start Information given

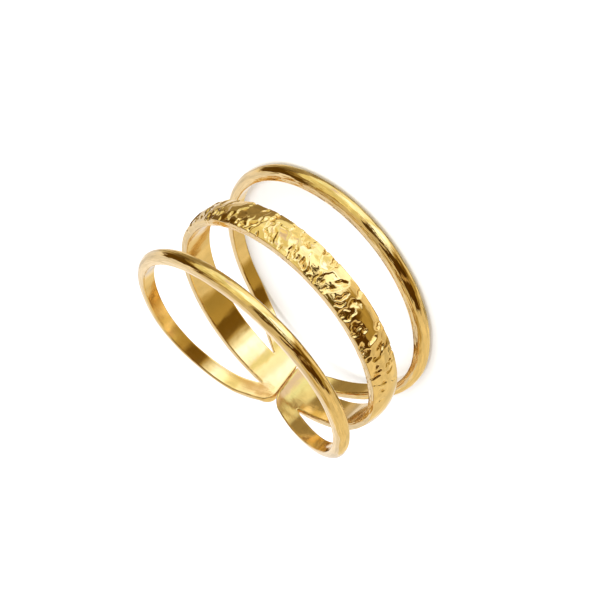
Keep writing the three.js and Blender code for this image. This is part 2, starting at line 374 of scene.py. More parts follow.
# %% [markdown]
# ## The three edges of the pattern
#
# The flat pattern has one outline and two long slots, each a closed loop. An even rim with
# rounded edges follows all three loops, and smooth nets fill what lies between them. Where a
# slot ends, its tip is a small half circle.

# %% Where the slots end
TIP = 0.06                               # radius of a slot's tip
TIPS_WITHIN = 40                         # degrees from the gap: every slot ends nearer than this
HALVINGS = 40


def slot_tip(hoop, arm):
    """Where a hoop has parted from the band by the width of the tip, found by halving."""
    near, far = 0.0, FINGER_RADIUS * math.radians(TIPS_WITHIN)
    for _ in range(HALVINGS):
        middle = (near + far) / 2
        along = middle if arm == "left" else ROUND - middle
        width = hoop_middle(hoop, along) - hoop_halves(hoop, along)[0] - BAND_HALF
        near, far = (near, middle) if width > 2 * TIP else (middle, far)
    return along


tips = {(hoop, arm): slot_tip(hoop, arm) for hoop in SIDE for arm in ("left", "right")}
for (hoop, arm), along in tips.items():
    print(hoop, "slot,", arm, "tip:", degrees_from_gap(along).round(1), "degrees from the gap")

# %% Rows of the nets: close together at the slots' tips and over the marks
TIP_STEPS = 6                            # rows in a quarter circle
SEAM_STEPS = TIP_STEPS - 1               # rows of it that belong to the band's net
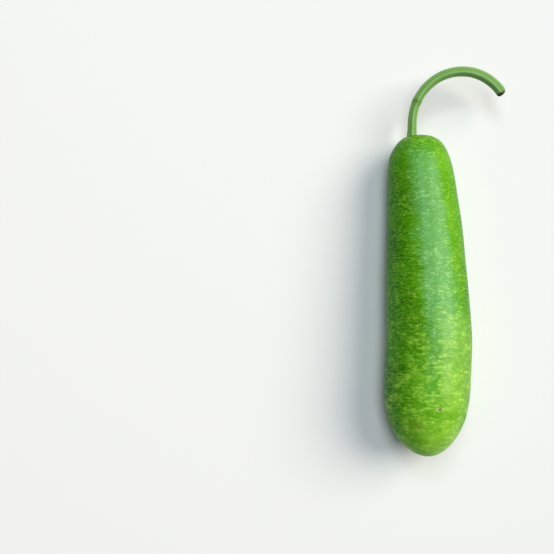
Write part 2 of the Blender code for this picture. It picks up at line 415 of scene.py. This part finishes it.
def make_stem():
    """The stem, whose foot sits in the dimple of the fruit's neck."""
    station, radius = fruit_rings()[-1 - SEAT_RINGS]
    foot = axis_point(station)
    foot.y += -STEM_DIMPLE * bell(radius, STEM_DIMPLE_WIDTH) + SEAT_GAP

    def place(along, radius, turn, spot):
        return stem_skin_point(along, radius, turn, spot, foot)

    return grown("stem_ribbed", stem_rings(), STEM_SIDES, place)


def make_scar():
    """The scar: domed outwards and nodding down, its rim creased and its face cracked."""
    station, radius = fruit_rings()[SEAT_RINGS]
    seat = axis_point(station)
    seat.y += SCAR_DIMPLE * bell(radius, SCAR_DIMPLE_WIDTH) - SEAT_GAP
    nod = math.atan(SCAR_NOD * droop(station))
    outward = Vector((0, -math.cos(nod), -math.sin(nod)))
    upward = Vector((0, -math.sin(nod), math.cos(nod)))

    def place(height, radius, angle, spot):
        crease = 1 + SCAR_CREASE_DEPTH * math.cos(SCAR_CREASES * angle)
        depth, size = SCAR_GRAIN
        rough = depth * noise.noise(spot / size)
        out = radius * crease
        lift = height + rough * min(1.0, radius / SCAR_STUB_RADIUS)
        point = seat + outward * lift + upward * (out * math.cos(angle))
        return point + Vector((out * math.sin(angle), 0, 0))

    return grown("blossom_scar_cork", scar_rings(), SCAR_SIDES, place)


# The finishes

class Wire:
    """A socket in a material's nodes. Arithmetic on it adds Math nodes, and node() adds any other node."""

    def __init__(self, tree, socket=None):
        self.tree = tree
        self.socket = socket

    def node(self, kind, settings, inputs, output=0):
        """Adds a node: its settings first, then what its inputs hold, each a value or a Wire."""
        made = self.tree.nodes.new(kind)
        for name, value in settings.items():
            setattr(made, name, value)
        for name, value in inputs.items():
            if isinstance(value, Wire):
                self.tree.links.new(value.socket, made.inputs[name])
            else:
                made.inputs[name].default_value = value
        return Wire(self.tree, made.outputs[output])

    def beside(self, output):
        """Another output of the node that this wire comes from."""
        return Wire(self.tree, self.socket.node.outputs[output])

    def maths(self, operation, *others):
        return self.node("ShaderNodeMath", {"operation": operation}, dict(enumerate((self, *others))))

    def __add__(self, other):
        return self.maths("ADD", other)

    def __sub__(self, other):
        return self.maths("SUBTRACT", other)

    def __rsub__(self, other):
        return self * -1.0 + other

    def __mul__(self, other):
        return self.maths("MULTIPLY", other)

    __radd__ = __add__
    __rmul__ = __mul__


def between(value, low, high):
    """0 up to low and 1 from high on, with a smooth step between them. High may be below low."""
    return value.node(
        "ShaderNodeMapRange", {"interpolation_type": "SMOOTHSTEP"},
        {"Value": value, "From Min": low, "From Max": high},
    )


def scaled(place, around, along):
    """The spot in units of a pattern's size, round the piece and along it."""
    return place.node(
        "ShaderNodeVectorMath", {"operation": "MULTIPLY"},
        {0: place, 1: (1 / around, 1 / along, 1 / around)},
    )


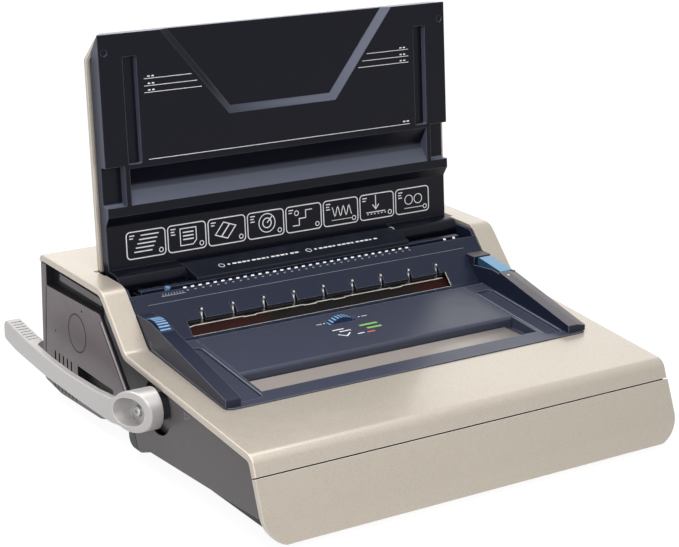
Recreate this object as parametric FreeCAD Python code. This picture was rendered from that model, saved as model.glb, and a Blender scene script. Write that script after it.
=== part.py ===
import FreeCAD, Part
import math
import os
from FreeCAD import Vector

# A desk machine that punches a row of round holes and closes wire spines with a hand lever.
# Millimetres, Z up, X across the machine to the right, Y to the rear, front of the machine at -Y.
# Every function works in a frame whose X = 0 is the middle of the casing and whose Z = 0 is the table.
# write_parts() then moves all pieces so that the origin is at the middle of the whole footprint.

# Casing
CASE_HALF = 232.0
REAR_Y = 203.0
REAR_LIP_Z = 141.5
REAR_TOP_Z = 148.7
CREST_Y = 64.8
CREST_Z = 149.4
VALLEY_Y = 16.9
VALLEY_Z = 100.2
NOSE_Y = -214.6
NOSE_Z = 82.6
PANEL_LINE_Y = -221.5
PANEL_LINE_Z = 66.0
REAR_BEND = 6.0
CREST_BEND = 20.0
VALLEY_BEND = 12.0
NOSE_BEND = 12.0
SHELL_T = 2.6
LIP_DEPTH = 5.8
LIP_T = 2.4
LIP_ROUND = 2.0
OPENING_HALF = CASE_HALF - 25.3
OPENING_FRONT_Y = -130.3
OPENING_REAR_Y = 123.0
OPENING_CORNER = 9.0
OPENING_LIP_T = 2.0
LID_STEP_OUT = 4.3
LID_STEP_LENGTH = 19.0
LID_STEP_DEPTH = 1.4

# Front fascia
FASCIA_GAP = 1.2
FASCIA_WAIST_Y = -236.5
FASCIA_WAIST_Z = 29.9
FASCIA_FOOT_Y = -242.0
FASCIA_FOOT_Z = 8.0
FASCIA_WAIST_BEND = 80.0
FASCIA_CORNER = 27.0
FASCIA_T = 2.6
FASCIA_RIM = 3.4

# Base
BASE_Z = 12.0
BASE_T = 2.6
BASE_HALF = CASE_HALF - 40.0
BASE_FRONT_Y = -226.0
FOOT_R = 11.0
FOOT_X = BASE_HALF - 20.0
FOOT_FRONT_Y = -195.0
FOOT_REAR_Y = 178.0
FLOOR_Z = BASE_Z + BASE_T
CASE_SCREW_R = 2.0
CASE_SCREW_HEAD_R = 3.6
CASE_SCREW_HEAD_H = 2.0
CASE_SCREW_LENGTH = 9.0
CASE_SCREW_X = BASE_HALF - 42.0
CASE_SCREW_YS = (-170.0, -30.0, 140.0)
CASE_SCREW_PLACES = [(x, y) for x in (-CASE_SCREW_X, CASE_SCREW_X) for y in CASE_SCREW_YS]
BOARD_X0 = -BASE_HALF + 27.0
BOARD_X1 = -60.0
BOARD_Y0 = 126.0
BOARD_Y1 = 190.0
BOARD_Z = 24.0
BOARD_T = 1.6
BOARD_POST_IN = 6.0

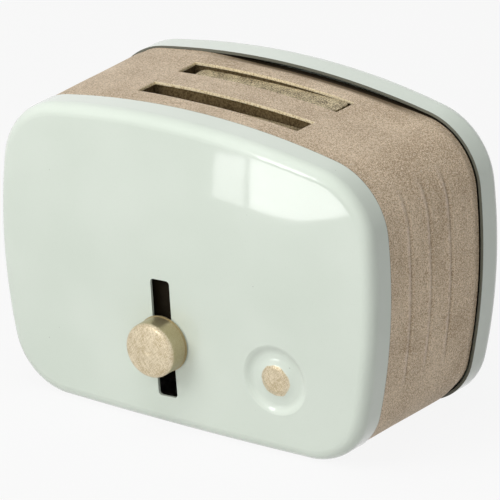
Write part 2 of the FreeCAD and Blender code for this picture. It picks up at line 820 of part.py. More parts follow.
def lifter_bridge():
    """A flat plate under the trays with a flange turned up behind the slider."""
    rear_edge = rivet_row("rear") + size("rivet_head_radius") + "bridge_margin"
    plate = box("bridge_flat", -size("bridge_width") / 2, slider_back, "bridge_height", "bridge_width",
                rear_edge - slider_back, "bridge_sheet")
    flange = box("bridge_flange", flange_middle() - size("flange_width") / 2, slider_back, "bridge_height",
                 "flange_width", "bridge_sheet", "flange_height")
    side_room = (size("bridge_width") - "flange_width") / 2 + 2
    depth = baffle_seat - slider_back + 1
    reliefs = [
        box("bridge_relief_left", flange_middle() - size("flange_width") / 2 - side_room, slider_back - 1,
            size("bridge_height") - 1, side_room, depth + 1, 3),
        box("bridge_relief_right", flange_middle() + size("flange_width") / 2, slider_back - 1,
            size("bridge_height") - 1, side_room, depth + 1, 3),
    ]
    holes = [cylinder("bridge_hole_%s_%d" % (row, number), x, rivet_row(row), size("bridge_height") - 1,
                      size("rivet_radius") + "running_fit", 3)
             for row in slot_row for number, x in enumerate(rivet_columns())]
    holes += [cylinder("flange_hole_%d" % number, x, slider_back - 1, z, size("rivet_radius") + "running_fit",
                       3, "y")
              for number, (x, z) in enumerate(slider_rivet_places())]
    return cut("lifter_bridge", fuse("bridge_blank", [plate, flange]), fuse("bridge_tools", reliefs + holes))


def slider_plate():
    """The plate behind the slot; it leans with the slot and carries the stem near its tail."""
    tail = size("stem_place") - "slider_tail"
    top = size("slider_top") - "slot_height"
    blank = leaning_box("slider_blank", -size("slider_width") / 2, tail, -size("slider_reach"),
                        "slider_width", "slider_sheet", top - tail)
    holes = [cylinder("slider_hole_%d" % number, x, slider_back - 2, z, size("rivet_radius") + "running_fit",
                      3, "y")
             for number, (x, z) in enumerate(slider_rivet_places())]
    stem_hole = lever_rod("slider_stem_hole", size("stem_neck_radius") + "running_fit", -3, 6)
    return cut("slider_plate", blank, fuse("slider_holes", holes + [stem_hole]))


def slider_rivets():
    grip = size("slider_sheet") + "bridge_sheet"
    rivets = [rivet("slider_rivet_%d" % number, x, -size("slider_reach"), z, grip, "y")
              for number, (x, z) in enumerate(slider_rivet_places())]
    return group("slider_rivets", rivets)


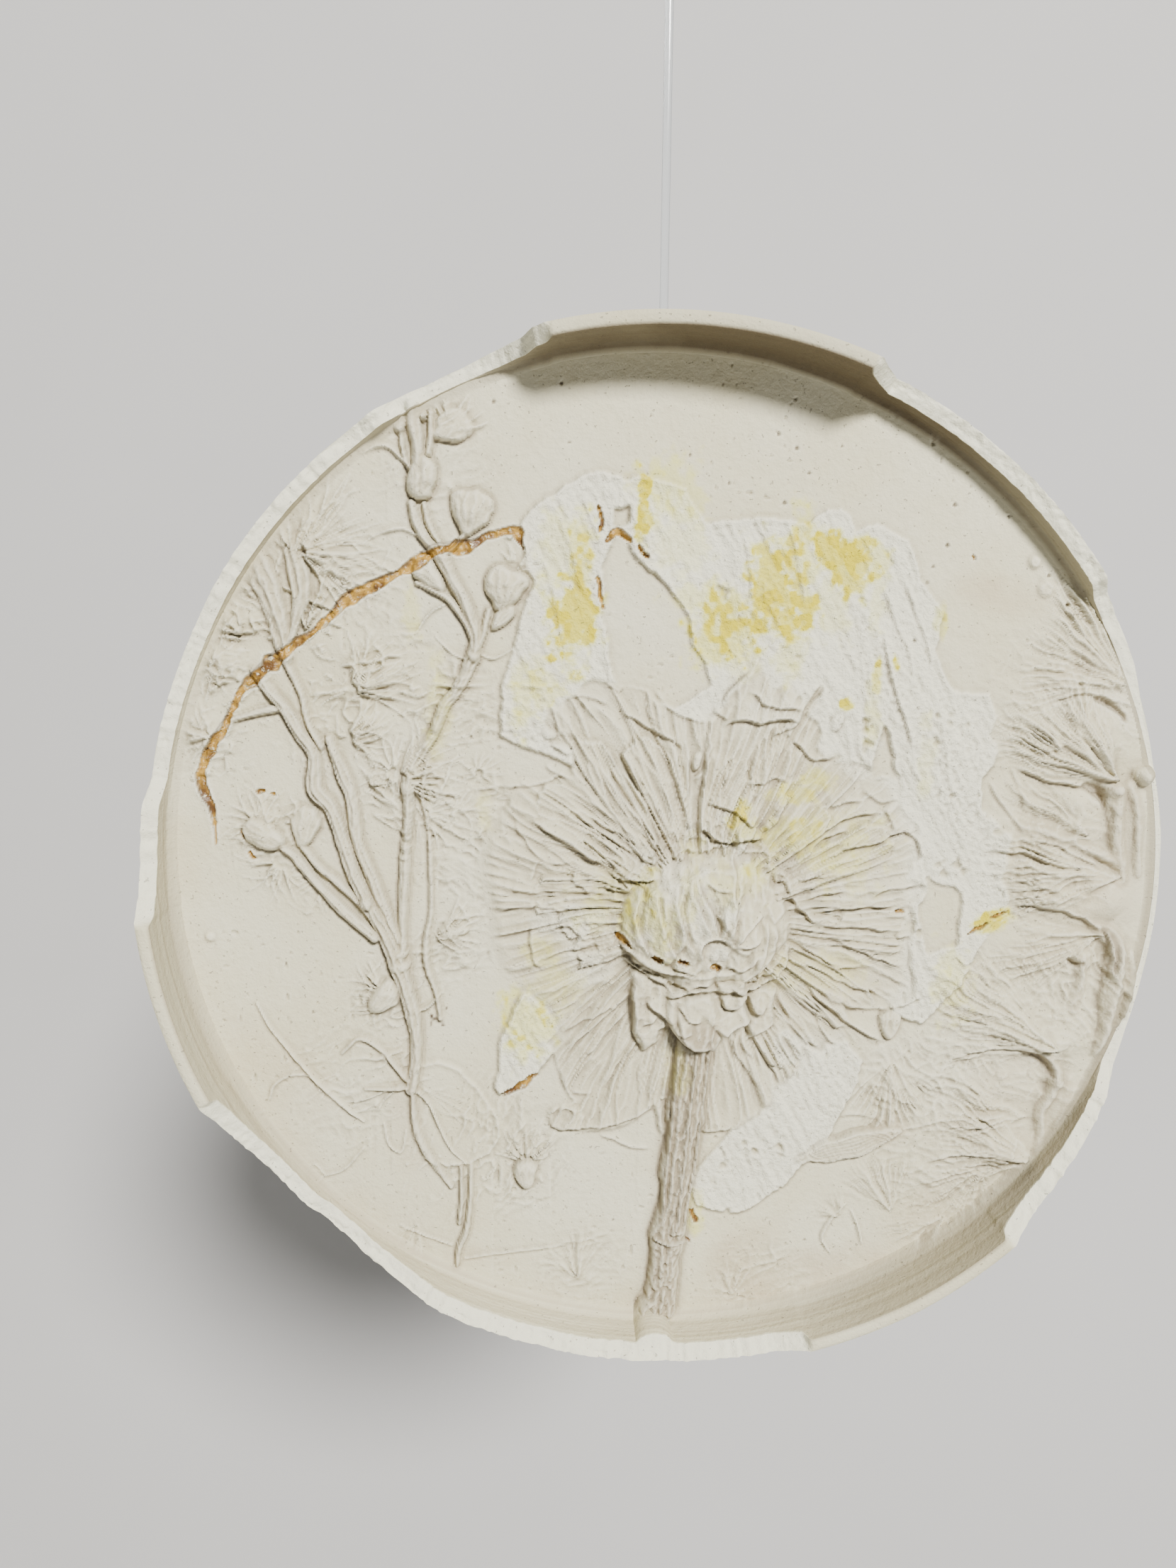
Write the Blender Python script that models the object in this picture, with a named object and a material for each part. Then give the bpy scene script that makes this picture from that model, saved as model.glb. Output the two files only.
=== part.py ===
"""A round plaster relief with cast plant impressions, hung on a clear rod.

The dish is one cast: a flat field inside a rim that is broken away for much of its way
round, with a large open flower, stems, buds and leaves standing out of the field.
+X is to the right and +Z up as the relief is looked at, and its face looks towards -Y.
The origin is the flat top end of the rod, where the relief is held.
"""
import math

import bmesh
import bpy
from mathutils import Matrix, Vector

# Sizes of the dish, in metres
DISC_RADIUS = 0.200
PLATE_THICKNESS = 0.008
RIM_HEIGHT = 0.028
LIP_THICKNESS = 0.0050
WALL_FOOT_THICKNESS = 0.0060
FOOT_FILLET = 0.0030
BACK_CHAMFER = 0.0015
STATIONS = 72

# Sizes of the rod and its socket in the dish's top edge
ROD_DIAMETER = 0.0032
ROD_RISE = 0.130
ROD_OFFSET = -0.0055
SOCKET_DEPTH = 0.025
SOCKET_CLEARANCE = 0.0003
ROD_SIDES = 24

# The relief is drawn on a grid of 200 units to the dish's radius
UNIT = DISC_RADIUS / 200

# How far the hand-made rim runs out of round: lobes, size in units, direction of one lobe
OUT_OF_ROUND = ((2, 2.3, 135), (3, 1.2, 98))

# The broken rim: angle, share of the rim's height that is left, edge lost in units
RIM_LEFT = (
    (0, 0.00, 3.5), (12, 0.00, 3.8), (20, 0.00, 2.4), (24, 0.02, 0.6), (30, 0.06, 0.0),
    (33, 0.20, 0.0), (35, 0.42, 0.0), (43, 0.45, 0.0), (52, 0.46, 0.0), (60, 0.45, 0.0),
    (67, 0.47, 0.0), (68.5, 0.72, 0.0), (69.5, 1.00, 0.0), (104, 1.00, 0.0),
    (105.5, 0.90, 0.0), (106.5, 0.45, 0.0), (109, 0.22, 0.0), (113, 0.06, 0.6),
    (117, 0.05, 0.8), (122, 0.14, 0.0), (124, 0.26, 0.0), (127, 0.15, 0.0),
    (135, 0.16, 0.0), (143, 0.20, 0.0), (150, 0.20, 0.0), (157, 0.16, 0.0),
    (164, 0.16, 0.0), (171, 0.20, 0.0), (173, 0.52, 0.0), (179, 0.54, 0.0),
    (182, 0.66, 0.0), (185, 0.95, 0.0), (190, 0.97, 0.0), (206, 0.97, 0.0),
    (208, 0.78, 0.0), (212, 0.52, 0.0), (215, 0.37, 0.0), (219, 0.24, 0.0),
    (224, 0.20, 0.0), (227, 0.16, 0.0), (231, 0.20, 0.0), (234, 0.34, 0.0),
    (240, 0.58, 0.0), (243, 0.70, 0.0), (250, 0.73, 0.0), (260, 0.76, 0.0),
    (275, 0.78, 0.0), (284, 0.80, 0.0), (286.5, 0.98, 0.0), (300, 1.00, 0.0),
    (313, 0.96, 0.0), (315.5, 0.73, 0.0), (319, 0.60, 0.0), (325.5, 0.46, 0.0),
    (332, 0.25, 0.0), (336, 0.03, 0.4), (340, 0.00, 2.0), (347, 0.00, 3.0),
)
BREAK_UNEVENNESS = 0.035

# Main stem: x, z, half width and how far it stands out, in units
MAIN_STEM = (
    (13, -62, 7.0, 8.0), (12, -76, 7.6, 7.0), (10, -95, 7.6, 6.5), (9, -112, 7.4, 6.5),
    (7, -130, 6.8, 6.0), (5, -146, 6.5, 6.0), (3, -160, 6.5, 6.0), (1, -175, 6.4, 6.5),
    (0, -187, 6.3, 7.5), (0, -194, 4.5, 9.0), (0, -198, 1.6, 10.5),
)
MAIN_STEM_FLANGE = ((-3, -181, 3.0, 5.0), (-6, -188, 2.6, 6.5), (-3, -194, 2.0, 8.0))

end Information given

▶ Exercise
Exactly the lines from the line containing "Recreate this object" to the line containing "# write_parts() then", both included, are to be set down; no other line belongs in the answer.

▶ Exercise answer
Recreate this object as parametric FreeCAD Python code. This picture was rendered from that model, saved as model.glb, and a Blender scene script. Write that script after it.
=== part.py ===
import FreeCAD, Part
import math
import os
from FreeCAD import Vector

# A desk machine that punches a row of round holes and closes wire spines with a hand lever.
# Millimetres, Z up, X across the machine to the right, Y to the rear, front of the machine at -Y.
# Every function works in a frame whose X = 0 is the middle of the casing and whose Z = 0 is the table.
# write_parts() then moves all pieces so that the origin is at the middle of the whole footprint.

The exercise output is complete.